PosterDownload poster (12.01 MB)
Use of mesoscale modeling to increase the reliability of wind resource assessment and micro-siting in mountainous areas
During wind farm design phase, the wind direction distribution is a crucial information for wind turbine layout optimization. However, in complex terrains, the wind rose at hub height of the wind turbines can be quite different from met mast measurement, due to the terrain effect on the wind flow close to the ground.
A study has been carried out on a wind farm project in mountainous areas in Guangdong province of China. It is observed that the wind direction distributions at 80 m height at the two met masts, which have a horizontal distance of 6 km between them, are quite different. In order to reduce the uncertainty in wind rose prediction at wind turbines, we use mesoscale simulation coupled with CFD microscale model to produce the high resolution wind map and to determine the wind direction distributions at hub height of wind turbines.
The mesoscale simulation is made with Meteodyn AMP platform based on weather research and forecast (WRF) model and ARW dynamic solver. The computed period is from June 2013 to May 2014. The size of domain is 300 km x 150 km. The grid resolution is 3 km and the time step is 1 hour.
Firstly, the coherence between the wind roses extracted from mesoscale simulation and measured at the met masts has been checked.
Then we use CFD based Meteodyn WT modeling to get a downscaled wind resource map with a spatial resolution of 25 m.
With the high resolution wind map and information on wind direction distributions at different locations on the site, we are able to optimize wind turbine layout.

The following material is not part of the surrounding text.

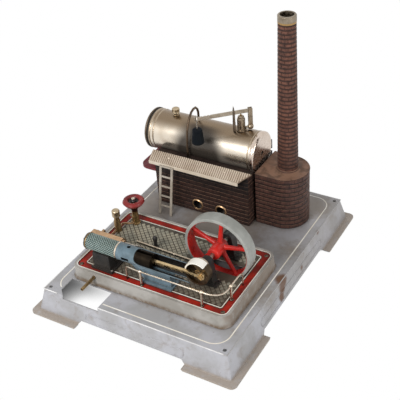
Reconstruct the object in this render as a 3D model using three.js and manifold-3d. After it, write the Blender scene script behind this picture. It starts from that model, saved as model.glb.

From mesoscale simulation, it is also possible to extract the wind rose at different heights above the ground, which shows the evolution of the wind direction distribution with height.
Main body of abstract
The wind roses obtained from mesoscale simulation show very good coherence with the measurement. Especially, the mesoscale simulation reproduces well the difference between the wind direction distributions at 80 m height at the two met masts. This difference is probably induced by large scale terrain effect.
The downscaling of mesoscale simulation results is carried out by Meteodyn WT, which takes into account microscale terrain and roughness effects. The resulting high resolution wind map and site-specific wind direction distribution are used for wind turbine layout optimization. Compared to the layout obtained by assuming that the wind roses at the wind turbines are the same as at one of the masts, the optimized layout allows to reduce the loss on AEP and the added turbulence intensity by wake effect.
By observing the wind roses extracted at different heights above the ground, it is also found that, at heights lower than 200 m, the wind direction seems to be significantly affected by the terrain, so the wind roses at hub height at different locations can be quite different; at heights greater than 400 m, we get similar wind roses at different locations.
Mesoscale modeling based on WRF-ARW solver reproduces well the large scale terrain effect on the wind direction distribution in this case of complex mountainous terrains.
In complex terrains, the use of mesoscale modeling provides a complement to met mast measurement. It allows to better determine the turbine-specific wind rose and to reduce the uncertainty in wind resource assessment.
The coupling of mesoscale and CFD model allows to produce high resolution wind map, by taking into account both mesoscale and microscale terrain effects.
To learn about the methodology of using mesoscale simulation results to improve the wind resource assessment, especially to better evaluate the turbine-specific wind direction distribution through a real case in complex terrains.
To learn about the effect that complex terrains can have on the wind direction distributions at different heights above ground.